Orang yang memiliki sikap optimis akan tetap tegar dan sanggup
menghadapi penderitaan yang menimpanya. Karena individu percaya
bahwa wujud prasangka baik kepada Tuhan akan senantiasa menolongnya. Individu mengambil cara pandang yang positif karena
yakin bahwa Tuhan senantiasa memberikan kebaikan. Individu meyakini
bahwa akan lebih banyak mengalami suatu peristiwa yang baik daripada
peristiwa yang buruk dibandingkan orang lain.

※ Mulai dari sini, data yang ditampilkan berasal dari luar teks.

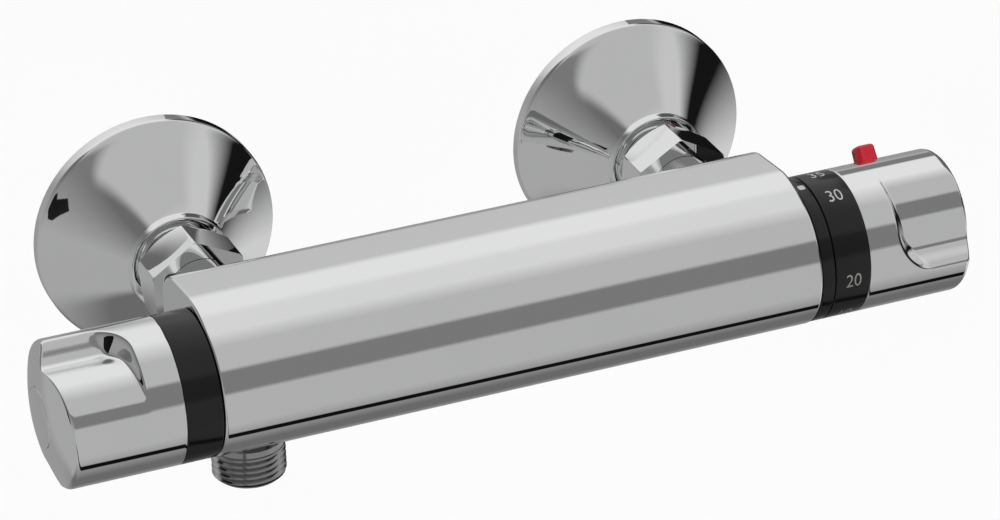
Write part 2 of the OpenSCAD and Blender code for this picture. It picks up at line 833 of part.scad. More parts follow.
module handle_shell() {
    cavity_end = handle_len - face_len;
    difference() {
        union() {
            difference() {
                handle_blank();
                difference() {
                    translate([0, 0, -overrun]) cylinder(r = cavity_r, h = cavity_end + overrun);
                    scoops(handle_wall);
                }
                scoops(0);
            }
            translate([0, 0, hub_start]) cylinder(r = hub_r, h = cavity_end - hub_start + edge_slice);
        }
        translate([0, 0, hub_start - overrun])
            spline_socket(spindle_reach - hub_start + overrun + slip_fit);
        translate([0, 0, hub_start]) cylinder(r = screw_r + slip_fit, h = handle_len);
        translate([0, 0, screw_seat]) cylinder(r = screw_head_r + slip_fit, h = handle_len);
        translate([0, 0, cap_floor]) cylinder(r = cap_r + face_gap, h = handle_len);
    }
}

module spline_socket(length) {
    wide = spline_w + 2 * face_gap;
    for (turn = [0, 45]) rotate([0, 0, turn])
        translate([-wide / 2, -wide / 2, 0]) cube([wide, wide, length]);
}

module handle_cap() {
    intersection() {
        handle_blank();
        translate([0, 0, cap_floor]) cylinder(r = cap_r, h = handle_len);
    }
}

module handle_screw() {
    difference() {
        union() {
            translate([0, 0, screw_seat]) cylinder(r = screw_head_r, h = screw_head_len);
            translate([0, 0, screw_seat - screw_len]) cylinder(r = screw_r, h = screw_len + edge_slice);
        }
        translate([0, 0, screw_seat + screw_head_len - hex_key_len])
            cylinder(r = hex_key_r, h = hex_key_len + overrun, $fn = 6);
    }
}

module turning_ring(length) {
    tube(handle_r, handle_r - ring_wall, length);
    translate([0, 0, length - ring_wall])
        tube(cavity_r - slip_fit, cavity_r - slip_fit - ring_wall, spigot_len + ring_wall);
    translate([0, 0, length - ring_wall])
        tube(handle_r - ring_wall + edge_slice, cavity_r - slip_fit - ring_wall, ring_wall);
}

module flow_ring() {
    color("#1c1c1e") at_left() translate([0, 0, ring_gap]) turning_ring(flow_ring_len);
}

module flow_handle() {
    color("silver") at_left() translate([0, 0, flow_handle_at]) rotate([0, 0, handle_turn[0]])
        handle_shell();
}

module flow_handle_screw() {
    color("gray") at_left() translate([0, 0, flow_handle_at]) handle_screw();
}

module flow_handle_cap() {
    color("silver") at_left() translate([0, 0, flow_handle_at]) handle_cap();
}

// Thermostat cartridge, measured inward from the right end of the bar

module cartridge_housing() {
    length = therm_bore_len - nut_thread_len;
    color("goldenrod") at_right() difference() {
        union() {
            difference() {
                translate([0, 0, -therm_bore_len]) cylinder(r = therm_bore_r - slip_fit, h = length);
                translate([0, 0, end_wall_len - therm_bore_len]) cylinder(r = therm_inner_r, h = length);
            }
            // Seats for the cold and the hot edge of the regulating sleeve
            for (seat = [cold_port_at, sleeve_end + seat_gap + seat_rib_len])
                translate([0, 0, -seat]) tube(therm_inner_r + edge_slice, seat_rib_r, seat_rib_len);
        }
        translate([0, 0, -therm_bore_len - overrun]) cylinder(r = passage_r, h = end_wall_len + 2 * overrun);
        for (groove = [cold_in, hot_in]) translate([0, 0, -groove - groove_w / 2])
            tube(therm_bore_r + overrun, groove_r, groove_w);
        for (port = [cold_port_at, hot_port_at], k = [0:3]) rotate([0, 0, 90 * k])
            translate([seat_rib_r, -port_w / 2, -port - port_len])
                cube([therm_bore_r, port_w, port_len]);
        for (place = seal_places) translate([0, 0, -place - seal_w / 2])
            tube(therm_bore_r + overrun, therm_bore_r - 2 * seal_r, seal_w);
    }
}

module cartridge_seals() {
    color("black") at_right() for (place = seal_places) translate([0, 0, -place])
        rotate_extrude() translate([therm_bore_r - seal_r, 0])
            circle(seal_r - seal_squeeze, $fn = fine_sides);
}

module retaining_nut() {
    color("goldenrod") at_right() difference() {
        union() {
            translate([0, 0, -nut_thread_len])
                cylinder(r = therm_bore_r - run_fit, h = nut_thread_len + edge_slice);
            cylinder(r = headwork_r, h = headwork_len);
            cylinder(r = hex_flats / sqrt(3), h = headwork_len + hex_len, $fn = 6);
            cylinder(r = head_r, h = head_top);
        }
        translate([0, 0, -nut_thread_len - overrun])
            cylinder(r = head_cavity_r, h = nut_thread_len + head_cavity_top + overrun);
        cylinder(r = spindle_r + run_fit, h = head_top + overrun);
    }
}

module stop_ring() {
    color("white") at_right() difference() {
        union() {
            translate([0, 0, stop_ring_at]) cylinder(r = stop_ring_r, h = stop_ring_len);
            for (turn = [cold_turn - stop_angle, hot_turn + stop_angle])
                rotate([0, 0, nose_at + turn]) translate([lug_r, -lug_w / 2, stop_ring_at])
                    cube([stop_ring_r - lug_r, lug_w, lug_top - stop_ring_at]);
        }
        translate([0, 0, stop_ring_at - overrun])
            cylinder(r = head_r + face_gap, h = stop_ring_len + 2 * overrun);
    }
}

module index_ring() {
    color("#1c1c1e") at_right() tube(handle_r, headwork_r + face_gap, index_ring_len);
}

module temperature_spindle() {
    tip = temp_handle_at + spindle_reach;
    color("darkgoldenrod") at_right() {
        translate([0, 0, drum_top - drum_len]) cylinder(r = cup_bore_r - run_fit, h = drum_len);
        translate([0, 0, drum_top])
            spindle_shaft(-edge_slice, head_top - drum_top + slip_fit, tip - drum_top, handle_turn[1]);
    }
}

module temperature_spindle_seal() {
    at_right() translate([0, 0, drum_top]) spindle_seal();
}

module number_ring() {
    color("#1c1c1e") at_right() translate([0, 0, number_ring_at]) turning_ring(number_ring_len);
}

// Square with rounded corners
module button_square(width, height, round_r) {
    inner = width / 2 - round_r;
    linear_extrude(height) {
        for (x = [-1, 1], y = [-1, 1]) translate([x * inner, y * inner]) circle(round_r, $fn = 32);
        square([2 * inner, width], center = true);
        square([width, 2 * inner], center = true);
    }
}

// Turns +Z into the button's direction at its place on the handle
module at_button() {
    at_right() translate([0, 0, temp_handle_at + button_place]) rotate([0, 0, nose_at])
        rotate([0, 90, 0]) children();
}

module temperature_handle() {
    color("silver") difference() {
        at_right() translate([0, 0, temp_handle_at]) rotate([0, 0, handle_turn[1]]) handle_shell();
        at_button() translate([0, 0, flange_low])
            button_square(button_w + 2 * slip_fit, handle_r, button_round + slip_fit);
    }
}

module temperature_handle_screw() {
    color("gray") at_right() translate([0, 0, temp_handle_at]) handle_screw();
}

module temperature_handle_cap() {
    color("silver") at_right() translate([0, 0, temp_handle_at]) handle_cap();
}

module safety_button() {
    color("red") at_button() {
        intersection() {
            translate([0, 0, flange_low]) button_square(flange_w, handle_r, button_round);
            rotate([0, 90, 0]) cylinder(r = flange_top, h = flange_w + overrun, center = true);
        }
        translate([0, 0, flange_low])
            button_square(button_w, button_top - button_inset - flange_low, button_round);
        translate([0, 0, button_top - button_inset - edge_slice])
            button_square(button_w - 2 * button_inset, button_inset, button_round / 2);
        translate([0, 0, nose_top - nose_len])
            button_square(button_w, flange_low - nose_top + nose_len + edge_slice, button_round);
        // Nose that meets the end stops
        translate([0, -nose_w / 2, nose_top - nose_len])
            cube([button_place + nose_reach, nose_w, nose_len]);
        translate([0, 0, button_pin_end])
            cylinder(r = button_pin_r, h = nose_top - nose_len - button_pin_end + edge_slice);
    }
}

module button_spring() {
    space = nose_top - nose_len - hub_r - 2 * face_gap;
    color("lightsteelblue") at_button() translate([0, 0, hub_r + face_gap])
        coil(button_pin_r + loose_fit + slip_fit, spring_wire_r, button_turns, space);
}

module regulating_nut() {
    color("darkgoldenrod") at_right() difference() {
        translate([0, 0, -plate_at - cup_lip_len]) cylinder(r = cup_r, h = plate_at + cup_lip_len + cup_top);
        translate([0, 0, -cup_step_at - overrun])
            cylinder(r = cup_bore_r, h = cup_step_at + cup_top + 2 * overrun);
        translate([0, 0, -plate_at]) cylinder(r = cup_chamber_r, h = plate_at - cup_step_at);
        translate([0, 0, -plate_at - cup_lip_len - overrun]) cylinder(r = cup_lip_r, h = plate_at);
    }
}

module overtravel_plate() {
    color("gainsboro") at_right() translate([0, 0, -plate_at]) cylinder(r = plate_r, h = plate_len);
}

module overtravel_spring() {
    low = plate_len + face_gap - plate_at;
    color("lightsteelblue") at_right() translate([0, 0, low])
        coil((cup_bore_r + cup_chamber_r) / 2, 2 * spring_wire_r, overtravel_turns, -cup_step_at - low - face_gap);
}

module wax_element() {
    color("peru") at_right() {
        translate([0, 0, -web_at - bulb_len]) cylinder(r = bulb_r, h = bulb_len + edge_slice);
        translate([0, 0, -web_at]) cylinder(r = element_flange_r, h = element_flange_len);
        translate([0, 0, -web_at]) cylinder(r = guide_r, h = element_flange_len + guide_reach);
        translate([0, 0, -web_at]) cylinder(r = piston_r, h = web_at - plate_at);
    }
}

module regulating_sleeve() {
    color("gainsboro") at_right() {
        translate([0, 0, -sleeve_end]) tube(sleeve_r, sleeve_inner_r, sleeve_len);
        translate([0, 0, -web_at - web_len]) difference() {
            cylinder(r = sleeve_inner_r + edge_slice, h = web_len);
            translate([0, 0, -overrun]) cylinder(r = bulb_r + slip_fit, h = web_len + 2 * overrun);
            for (k = [0:web_holes - 1]) rotate([0, 0, 360 * k / web_holes])
                translate([(element_flange_r + sleeve_inner_r) / 2, 0, -overrun])
                    cylinder(r = web_hole_r, h = web_len + 2 * overrun, $fn = fine_sides);
        }
    }
}

module return_spring() {
    low = end_wall_len - therm_bore_len + face_gap;
    space = -web_at - web_len - low - face_gap;
    color("lightsteelblue") at_right() translate([0, 0, low])
        coil(passage_r + spring_wire_r + slip_fit, 2 * spring_wire_r, return_turns, space);
}

valve_body();
outlet_nipple();
wall_union(-1);  // wall_union_left
wall_union(1);  // wall_union_right
wall_rose(-1);  // wall_rose_left
wall_rose(1);  // wall_rose_right
union_nut(-1);  // union_nut_left
union_nut(1);  // union_nut_right
union_washer(-1);  // union_washer_left
union_washer(1);  // union_washer_right
inlet_tail(-1);  // inlet_tail_left
inlet_tail(1);  // inlet_tail_right
inlet_strainer(-1);  // inlet_strainer_left
inlet_strainer(1);  // inlet_strainer_right
check_housing(-1);  // check_housing_left
check_housing(1);  // check_housing_right
check_poppet(-1);  // check_poppet_left
check_poppet(1);  // check_poppet_right
check_spring(-1);  // check_spring_left
check_spring(1);  // check_spring_right
flow_housing();
flow_housing_seal();
flow_end_seal();
flow_fixed_disc();
flow_turning_disc();
flow_spindle();
flow_spindle_seal();
flow_ring();
flow_handle();
flow_handle_screw();
flow_handle_cap();
cartridge_housing();
cartridge_seals();
retaining_nut();
stop_ring();
index_ring();
temperature_spindle();
temperature_spindle_seal();
number_ring();
temperature_handle();
temperature_handle_screw();
temperature_handle_cap();
regulating_nut();
overtravel_plate();
overtravel_spring();
wax_element();
regulating_sleeve();
return_spring();
safety_button();
button_spring();
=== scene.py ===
import bpy
import bmesh
import numpy as np
from math import acos, atan2, cos, degrees, pi, radians, sin, sqrt, tan, tau
from mathutils import Matrix, Vector


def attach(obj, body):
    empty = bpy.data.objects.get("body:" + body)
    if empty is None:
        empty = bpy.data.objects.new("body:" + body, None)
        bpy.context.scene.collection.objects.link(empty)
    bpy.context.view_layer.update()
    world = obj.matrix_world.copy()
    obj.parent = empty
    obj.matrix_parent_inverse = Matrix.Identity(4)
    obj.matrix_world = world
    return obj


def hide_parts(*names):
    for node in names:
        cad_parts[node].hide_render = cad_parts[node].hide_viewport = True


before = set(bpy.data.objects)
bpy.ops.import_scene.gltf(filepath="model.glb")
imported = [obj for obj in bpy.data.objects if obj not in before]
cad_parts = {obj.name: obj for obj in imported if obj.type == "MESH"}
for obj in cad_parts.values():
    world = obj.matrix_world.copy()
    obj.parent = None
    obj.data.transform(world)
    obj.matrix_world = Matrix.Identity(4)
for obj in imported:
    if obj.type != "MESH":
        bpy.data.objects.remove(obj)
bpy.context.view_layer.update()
print("frame loaded")

scene = bpy.context.scene
scene.view_settings.view_transform = "Standard"
mm = 0.001

# Places in millimetres, measured from the wall's face between the two inlets
barAxis = {"y": -91, "z": -2}
barEnds = {"left": -91.9, "right": 87.7}
inletX = 75
outletSpot = {"x": -78.3, "y": -88, "z": -2}


# Seats: each local +Z points outward from a bar end, away from the wall, or down from the outlet

def placeMatrix(x, y, z, localX, localY, localZ):
    rows = zip(localX, localY, localZ)
    return Matrix.Translation((x * mm, y * mm, z * mm)) @ Matrix([list(r) for r in rows]).to_4x4()


def atLeft():
    return placeMatrix(barEnds["left"], barAxis["y"], barAxis["z"], (0, 0, 1), (0, 1, 0), (-1, 0, 0))


def atRight():
    return placeMatrix(barEnds["right"], barAxis["y"], barAxis["z"], (0, 0, -1), (0, 1, 0), (1, 0, 0))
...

Kebiasaan berpikir positif dengan cara yang realistis dalam
memandang suatu masalah merupakan salah satu bentuk berpikir yang
berusaha untuk mencapai hasil terbaik dari keadaan terburuk, dengan
mengandalkan bahwa setiap masalah memiliki jalan keluar. Orang yang
selalu berpikir positif tidak mudah putus asa akibat hambatan yang
dihadapi.
Berdasarkan perngertian dari beberapa tokoh di atas peneliti juga
berpendapat bahwasannya optimis merupakan pemikiran bahwa akan lebih
banyak hal baik yang terjadi daripada hal buruk di masa depan. Individu
optimis saat mengahadapi kesulitan akan terus berusaha mencapai tujuan
dan akan menyesuaikan diri dengan situasi yang dihadapi dengan
menggunakan strategi coping yang efektif untuk mencapai tujuan yang
diinginkan.
|
Optimisme |
Aspek Optimisme
Dalam memandang suatu peristiwa atau masalah memiliki hubungan
yang erat dengan gaya penjelasan (explanatory style). Gaya penjelasan ini
terdiri dari tempo waktu yang bersifat menetap(permanence), ruang
lingkup yang khusus(pervasive), dan penyebab dari
luar(eksternal).
Menurut Seligman, terdapat beberapa aspek dalam individu
memandang suatu peristiwa/masalah berhubungan erat dengan gaya
penjelasan (explanatory style), yaitu :
a. Permanence
Gaya penjelasan peristiwa ini menggambarkan bagaimana individu
melihat peristiwa berdasarkan waktu, yaitu bersifat sementara
(temporary) dan menetap (parmanence). Orang-orang yang mudah
menyerah (pesimis) percaya bahwa penyebab kejadian-kejadian buruk
yang menimpa dirinya bersifat permanen (kejadian itu akan terus
berlangsung) selalu hadir mempengaruhi hidupnya.
Orang-orang yang
melawan ketidakberdayaan (optimis) percaya bahwa penyebab kejadian buruk itu bersifat sementara. Orang-orang yang pesimis
melihat peristiwa yang buruk sebagai sesuatu yang menetap dan
cenderung menggunakan kata-kata “selalu” dan “tidak pernah”. Orang
pesimis melihat hal yang baik hanyalah sebagai hal yang bersifat
sementara. Sebaliknya orang yang optimis melihat peristiwa buruk
sebagai suatu hal yang hanya bersifat sementara. Sementara orang
yang optimis melihat hal yang baik sebagai suatu hal yang bersx`ifat
permanen.
Menurut Seligman, gaya optimis terhadap peristiwa baik
berlawanan dengan gaya optimis terhadap peristiwa buruk. Individu
yang percaya bahwa peristiwa baik memiliki penyebab yang permanen
lebih optimis daripada individu yang percaya bahwa penyebabnya
temporer. Individu yang optimistis menerangkan peristiwa dengan
mengaitkannya dengan penyebab permanen, contohnya watak dan
kemampuan. Orang yang pesimis menyebutkan penyebab sementara
seperti suasana hati dan usaha. Misalnya orang-orang pesimis
menganggap bahwa “hari ini beruntung karena telah berusaha keras”,
dan “lawan yang dihadapi sedang kelelahan”, sedangkan orang-orang
optimis menganggap bahwa “dirinya selalu beruntung karena memang
berbakat”, dan “lawan yang dihadapi tidak ada apa-apanya”.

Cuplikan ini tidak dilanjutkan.